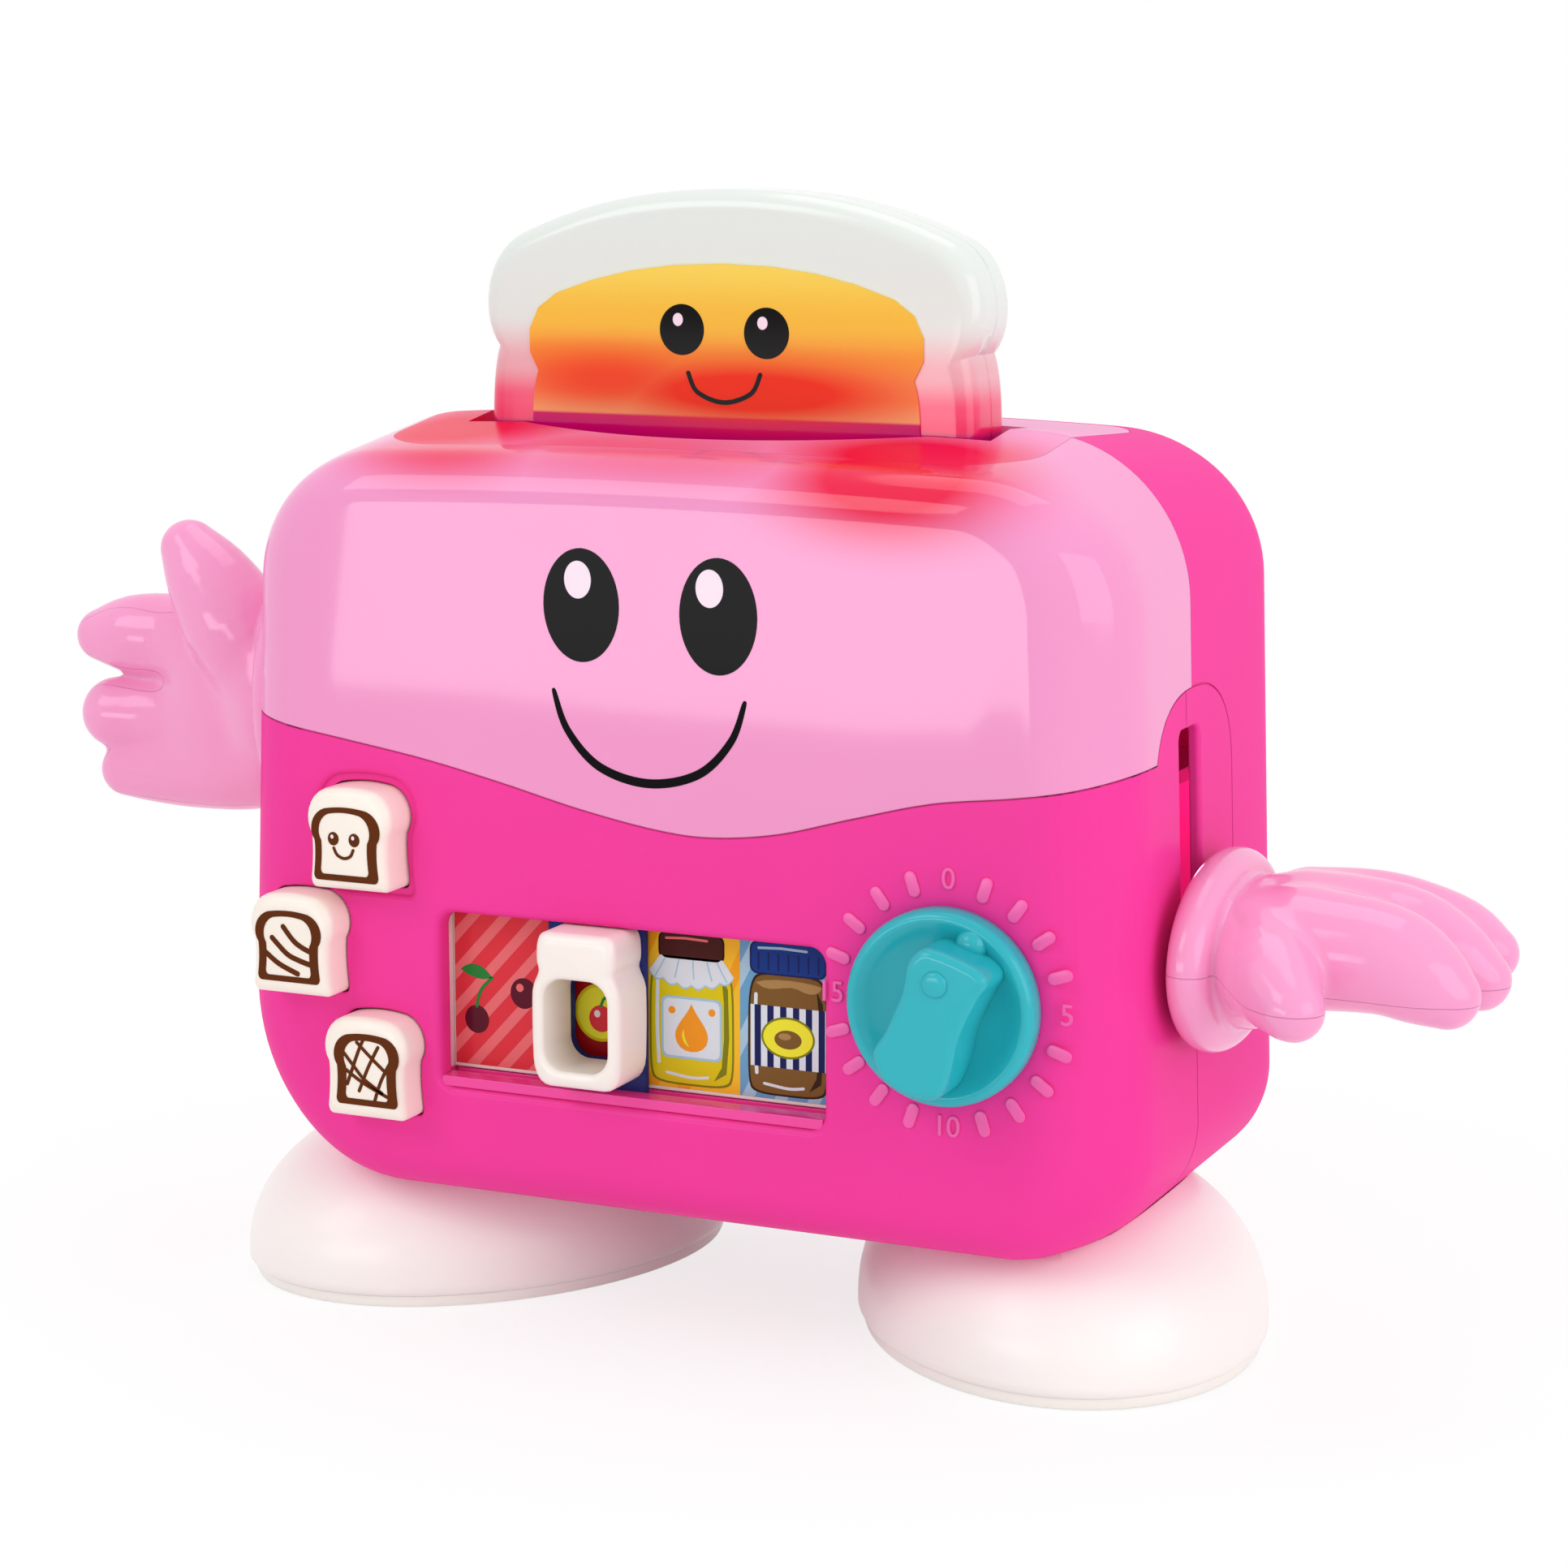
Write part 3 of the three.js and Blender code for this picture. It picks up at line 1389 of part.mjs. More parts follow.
function batteryBox() {
  const rim = rearInside - seatGap;
  const outer = block(-box.halfWidth, box.halfWidth, boxFront, rim, box.bottom, box.top);
  const low = battery.lowest - battery.radius - box.innerMargin;
  const high = battery.lowest + (battery.count - 1) * battery.pitch + battery.radius + box.innerMargin;
  const half = box.innerHalfWidth;
  const hollow = block(-half, half, boxFront + box.wall, rim + overrun, low, high);
  const radius = doorScrew.shankRadius + seatGap;
  const boreStart = rim - doorScrew.length;
  const bore = cylinder("y", radius, boreStart, rim + overrun, 0, doorScrew.z, boreSteps);
  return outer.subtract(hollow).subtract(bore).intersect(innerClear);
}

function batterySolid(i) {
  const z = battery.lowest + i * battery.pitch;
  const side = i % 2 === 0 ? 1 : -1;
  const half = battery.length / 2;
  const profile = [
    [0, -half],
    [battery.radius, -half],
    [battery.radius, half - battery.nub],
    [battery.nubRadius, half - battery.nub],
    [battery.nubRadius, half],
    [0, half],
  ].map(([r, h]) => [r, side * h]);
  return turned("x", profile, 0, batteryY, z, boreSteps);
}

function batteryDoor() {
  const shape = roundedRect(-door.halfWidth, door.halfWidth, door.bottom, door.top, door.corner);
  const headRadius = doorScrew.headRadius + seatGap;
  const headStart = body.rearDepth - doorScrew.headHeight - seatGap;
  const headEnd = body.rearDepth + overrun;
  const head = cylinder("y", headRadius, headStart, headEnd, 0, doorScrew.z, boreSteps);
  const radius = doorScrew.shankRadius + seatGap;
  const bore = cylinder("y", radius, rearInside - overrun, body.rearDepth, 0, doorScrew.z, boreSteps);
  return plate("xz", shape, rearInside, body.rearDepth).subtract(head).subtract(bore);
}

function doorScrewSolid() {
  const head = body.rearDepth - doorScrew.headHeight;
  const end = rearInside - seatGap - doorScrew.length + seatGap;
  const profile = [
    [0, end],
    [doorScrew.shankRadius, end],
    [doorScrew.shankRadius, head],
    [doorScrew.headRadius, head],
    [doorScrew.headRadius, body.rearDepth - seatGap],
    [0, body.rearDepth - seatGap],
  ];
  return turned("y", profile, 0, 0, doorScrew.z, boreSteps);
}

function housingScrew({ x, z }) {
  const head = headPlace;
  const profile = [
    [0, -boss.pastSeam],
    [boss.shankRadius, -boss.pastSeam],
    [boss.shankRadius, head],
    [boss.headRadius, head],
    [boss.headRadius, head + boss.headHeight],
    [0, head + boss.headHeight],
  ];
  return turned("y", profile, x, 0, z, boreSteps);
}

function mainBoardSolid() {
  const back = boxFront - seatGap;
  const { halfWidth: half, thickness, bottom, top } = mainBoard;
  return block(-half, half, back - thickness, back, bottom, top);
}

function speakerSolid() {
  const face = rearInside - seatGap;
  const { radius, rimHeight, coneDepth, magnetRadius, magnetDepth } = speaker;
  const profile = [
    [0, face],
    [radius, face],
    [radius, face - rimHeight],
    [radius * 0.85, face - rimHeight],
    [magnetRadius * 1.1, face - rimHeight - coneDepth],
    [magnetRadius, face - rimHeight - coneDepth],
    [magnetRadius, face - rimHeight - coneDepth - magnetDepth],
    [0, face - rimHeight - coneDepth - magnetDepth],
  ];
  return turned("y", profile, speaker.x, 0, speaker.z);
}

// The switch knob rests at the end of its slot where it is on
function powerKnob() {
  const half = power.knobLength / 2;
  const centre = power.x - power.travel / 2;
  const rise = power.slotHeight / 2 - runGap;
  const face = rearInside - seatGap;
  const nub = block(
    centre - half, centre + half, face - powerBody.plate / 2, body.rearDepth + power.knobProud,
    power.z - rise, power.z + rise,
  );
  const base = block(
    centre - half * 2, centre + half * 2, face - powerBody.plate, face,
    power.z - rise * 2, power.z + rise * 2,
  );
  return nub.add(base);
}

function powerBodySolid() {
  const face = rearInside - seatGap - powerBody.plate - seatGap;
  const { halfLength: w, halfHeight: h, depth } = powerBody;
  return block(power.x - w, power.x + w, face - depth, face, power.z - h, power.z + h);
}

// A light lens: a flange outside the well's front wall and a dome that looks into the slot
function ledSolid(side) {
  const x = side * led.x;
  const lens = slot.lensLength / 2 + well.flare + well.wall;
  const share = (led.x - led.flange) / lens;
  const wallFront = -(toast.thickness / 2 + slot.sideGap + well.flare + well.wall)
    - slot.lensDepth * (1 - share * share);
  const seat = wallFront - seatGap;
  const end = seat + well.wall + led.reach + led.flange;
  const r = led.radius;
  const profile = [
    [0, seat - led.flangeHeight],
    [led.flange, seat - led.flangeHeight],
    [led.flange, seat],
    [r, seat],
    [r, end - r],
    [r * 0.75, end - r * 0.35],
    [r * 0.4, end - r * 0.08],
    [0, end],
  ];
  return turned("y", profile, x, 0, led.z, boreSteps);
}

// Assembly

const frontShells = frontShellParts();
const collars = collarParts();
const slice = toastHalves();
const rightHand = rightHandHalves();
const leftHand = leftHandHalves();

addPiece("front_upper_shell", frontShells.upper, pink, 0.15);
addPiece("front_lower_shell", frontShells.lower, magenta, 0.2);
addPiece("rear_shell", rearShell(), magenta, 0.2);
addPiece("slot_collar_front", collars.front, pink, 0.2);
addPiece("slot_collar_rear", collars.rear, pink, 0.2);
addPiece("slot_well", slotWell(), magenta, 0.35);
addPiece("slider_tray", sliderTray(), white, 0.35);
addPiece("picture_card", pictureCard(), "#e4504f", 0.4);
addPiece("jar_slider", jarSlider(), white, 0.3);
addPiece("jar_slider_clip", jarClip(), white, 0.4);
addPiece("dial", dialSolid(), teal, 0.35);
addPiece("dial_shaft", dialShaft(), teal, 0.4);
addPiece("timer_unit", timerUnit(), "#d9d9d4", 0.5);
buttonPlaces.forEach((place) => addPiece(place.name, buttonSolid(place), cream, 0.35));
addPiece("button_keypad", keypadSolid(), "#8d8d8d", 0.7);
addPiece("switch_board", switchBoard(), "#2c7a45", 0.5);
addPiece("main_board", mainBoardSolid(), "#2c7a45", 0.5);
addPiece("speaker", speakerSolid(), "#3a3a3c", 0.5, 0.3);
addPiece("left_led", ledSolid(-1), "#ff2a4d", 0.2);
addPiece("right_led", ledSolid(1), "#ff2a4d", 0.2);
addPiece("battery_box", batteryBox(), magenta, 0.4);
for (let i = 0; i < battery.count; i += 1) {
  addPiece(`battery_${i + 1}`, batterySolid(i), "#7d8387", 0.4, 0.4);
}
addPiece("battery_door", batteryDoor(), magenta, 0.25);
addPiece("door_screw", doorScrewSolid(), "#b9bcc0", 0.35, 0.9);
bossPlaces.forEach((place, i) => {
  addPiece(`housing_screw_${i + 1}`, housingScrew(place), "#b9bcc0", 0.35, 0.9);
});
addPiece("lever_bracket", leverBracket(), "#efefec", 0.5);
rodPlaces.forEach((x, i) => addPiece(`guide_rod_${i + 1}`, guideRodSolid(x), "#c5c8cc", 0.25, 1));
addPiece("lever_carriage", leverCarriage(), "#efefec", 0.5);
addPiece("toast_tray", toastTray(), "#efefec", 0.5);
addPiece("hold_magnet", holdMagnet(), "#55585c", 0.5, 0.5);
addPiece("right_hand_upper", placeRight(rightHand.backSide), palePink, 0.25);
addPiece("right_hand_lower", placeRight(rightHand.palmSide), palePink, 0.25);
addPiece("left_hand_back", placeLeft(leftHand.backSide), palePink, 0.25);
addPiece("left_hand_palm", placeLeft(leftHand.palmSide), palePink, 0.25);
addPiece("left_arm_hub", leftArmHub(), "#efefec", 0.5);
addPiece("toast_front", slice.front, paleGrey, 0.3);
addPiece("toast_back", slice.back, paleGrey, 0.3);
addPiece("toast_sticker", toastSticker(), "#ffc24a", 0.4);
addPiece("left_foot", footShell(-1), white, 0.12);
addPiece("right_foot", footShell(1), white, 0.12);
addPiece("left_sole", footSole(-1), "#f3e6e6", 0.6);
addPiece("right_sole", footSole(1), "#f3e6e6", 0.6);
addPiece("power_knob", powerKnob(), cream, 0.4);
addPiece("power_switch", powerBodySolid(), "#55585c", 0.5);

toaster.position.y = -seamToOrigin;

export default toaster;
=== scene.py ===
import math

import bpy
import bmesh
import numpy as np
from mathutils import Matrix, Vector


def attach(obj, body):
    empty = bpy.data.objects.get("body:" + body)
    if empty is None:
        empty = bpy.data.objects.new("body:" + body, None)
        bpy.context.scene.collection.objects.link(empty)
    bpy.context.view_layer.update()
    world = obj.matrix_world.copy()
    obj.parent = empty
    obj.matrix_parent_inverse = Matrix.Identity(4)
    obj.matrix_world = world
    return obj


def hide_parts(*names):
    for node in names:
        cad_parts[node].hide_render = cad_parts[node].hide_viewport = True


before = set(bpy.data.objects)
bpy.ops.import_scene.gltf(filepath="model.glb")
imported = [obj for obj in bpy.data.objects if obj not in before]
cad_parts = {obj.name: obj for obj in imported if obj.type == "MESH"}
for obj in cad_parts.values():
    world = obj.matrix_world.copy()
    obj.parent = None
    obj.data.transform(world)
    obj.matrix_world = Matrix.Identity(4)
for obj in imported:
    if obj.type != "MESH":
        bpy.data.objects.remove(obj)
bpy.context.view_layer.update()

# Sizes are in millimetres, with x to the right, y back from the seam plane between the shells, and z up

# The frame's origin lies this far behind the seam plane
SEAM_TO_ORIGIN = 4.0
# How far cutters reach past the housing, and a length that clears all of it
PAST, FAR = 8.0, 200.0

# Housing: half its width, its levels, depths, wall, corners seen from the front, how far the sides lean in,
# fillets of its front and back edges, and the crown and slopes of its top
HALF = 115.0
BOTTOM, TOP = 32.0, 214.4
FRONT, REAR = 51.0, 75.0
WALL = 2.6
TOP_R, LOW_R, TIGHT_R = 38.0, 45.0, 25.0
LEAN = 4.2
SIDE_F, FRONT_TOP_F, FRONT_LOW_F, REAR_TOP_F, REAR_LOW_F = 22.0, 10.0, 12.0, 22.0, 14.0
CROWN = 1.6
FRONT_SLOPE, REAR_SLOPE = 0.15, 0.05

# Seams: the gap between mouldings, and how wide and deep their grooves are
SEAM_GAP = 0.03
WAVE_GROOVE, ARCH_GROOVE, ARCH_GROOVE_DEEP = 0.3, 0.2, 0.4

# The wavy parting line: its low level, its rise and its knots in shares of the half width and the rise
WAVE_LOW, WAVE_RISE = 124.8, 20.6
WAVE = [(-1.1, 1.05), (-0.9, 0.94), (-0.68, 0.77), (-0.5, 0.615), (-0.33, 0.42), (-0.15, 0.19),
        (0.02, 0.03), (0.14, 0.0), (0.28, 0.1), (0.435, 0.335), (0.6, 0.57), (0.77, 0.7),
        (0.92, 0.85), (1.1, 1.15)]


def to_row(points):
    a = np.asarray(points, float).reshape(-1, 3).copy()
    a[:, 1] -= SEAM_TO_ORIGIN
    return a * 0.001


def rgb(red, green, blue):
    """A colour as it is seen on screen, 0 to 255, in the renderer's linear numbers."""
    return tuple(((c / 255 + 0.055) / 1.055) ** 2.4 if c > 10 else c / 3294.6 for c in (red, green, blue))


def in_scene(name, data):
    """An object of the scene that holds a mesh, lamp, camera or text."""
    obj = bpy.data.objects.new(name, data)
    bpy.context.scene.collection.objects.link(obj)
    return obj


# Camera

def make_camera():
    data = bpy.data.cameras.new("photo_camera")
    data.sensor_fit = "HORIZONTAL"
    data.sensor_width = 36.0
    data.lens = 85.1
    data.clip_start = 0.01
    data.clip_end = 20
    cam = in_scene("photo_camera", data)
    cam.location = (0.36727, -0.79564, 0.28383)
    cam.rotation_euler = (math.radians(90 - 10.1504), 0, math.radians(24.253))
    bpy.context.scene.camera = cam


# Mesh helpers

def add_mesh(name, verts, faces):
    """An object from points in millimetres, with its faces turned outwards."""
    data = bpy.data.meshes.new(name)
    data.from_pydata([tuple(p) for p in to_row(verts)], [], faces)
    data.update()
    bm = bmesh.new()
    bm.from_mesh(data)
    bmesh.ops.recalc_face_normals(bm, faces=bm.faces)
    bm.to_mesh(data)
    bm.free()
    return in_scene(name, data)


def remove(obj):
    bpy.data.objects.remove(obj, do_unlink=True)


def apply_modifiers(obj):
    depsgraph = bpy.context.evaluated_depsgraph_get()
    data = bpy.data.meshes.new_from_object(obj.evaluated_get(depsgraph))
    obj.modifiers.clear()
    old = obj.data
    obj.data = data
    bpy.data.meshes.remove(old)
    return obj


def combine(obj, other, operation, keep=False):
    mod = obj.modifiers.new("join", "BOOLEAN")
    mod.operation = operation
    mod.object = other
    mod.solver = "MANIFOLD"
    apply_modifiers(obj)
    if not keep:
        remove(other)
    return obj


def cut(obj, other, keep=False):
    return combine(obj, other, "DIFFERENCE", keep)


def keep_inside(obj, other, keep=False):
    return combine(obj, other, "INTERSECT", keep)


def join(obj, other):
    return combine(obj, other, "UNION")


def copy_of(obj, name):
    twin = obj.copy()
    twin.data = obj.data.copy()
    twin.name = name
    bpy.context.scene.collection.objects.link(twin)
    return twin


def round_edges(obj, width, segments, angle):
    mod = obj.modifiers.new("round", "BEVEL")
    mod.width = width * 0.001
    mod.segments = segments
    mod.angle_limit = math.radians(angle)
    return apply_modifiers(obj)


def shade(data, angle):
    """Smooth shading with sharp edges where faces meet at more than an angle in degrees."""
    data.polygons.foreach_set("use_smooth", [True] * len(data.polygons))
    data.set_sharp_from_angle(angle=math.radians(angle))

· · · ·

# The request
Within the listing above, give again exactly every line from the line with "powerKnob(), cream, 0.4);" through the line with "cad_parts[node].hide_render = cad_parts[node].hide_viewport", both included, and no other line.

# Exercise response
addPiece("power_knob", powerKnob(), cream, 0.4);
addPiece("power_switch", powerBodySolid(), "#55585c", 0.5);

toaster.position.y = -seamToOrigin;

export default toaster;
=== scene.py ===
import math

import bpy
import bmesh
import numpy as np
from mathutils import Matrix, Vector


def attach(obj, body):
    empty = bpy.data.objects.get("body:" + body)
    if empty is None:
        empty = bpy.data.objects.new("body:" + body, None)
        bpy.context.scene.collection.objects.link(empty)
    bpy.context.view_layer.update()
    world = obj.matrix_world.copy()
    obj.parent = empty
    obj.matrix_parent_inverse = Matrix.Identity(4)
    obj.matrix_world = world
    return obj


def hide_parts(*names):
    for node in names:
        cad_parts[node].hide_render = cad_parts[node].hide_viewport = True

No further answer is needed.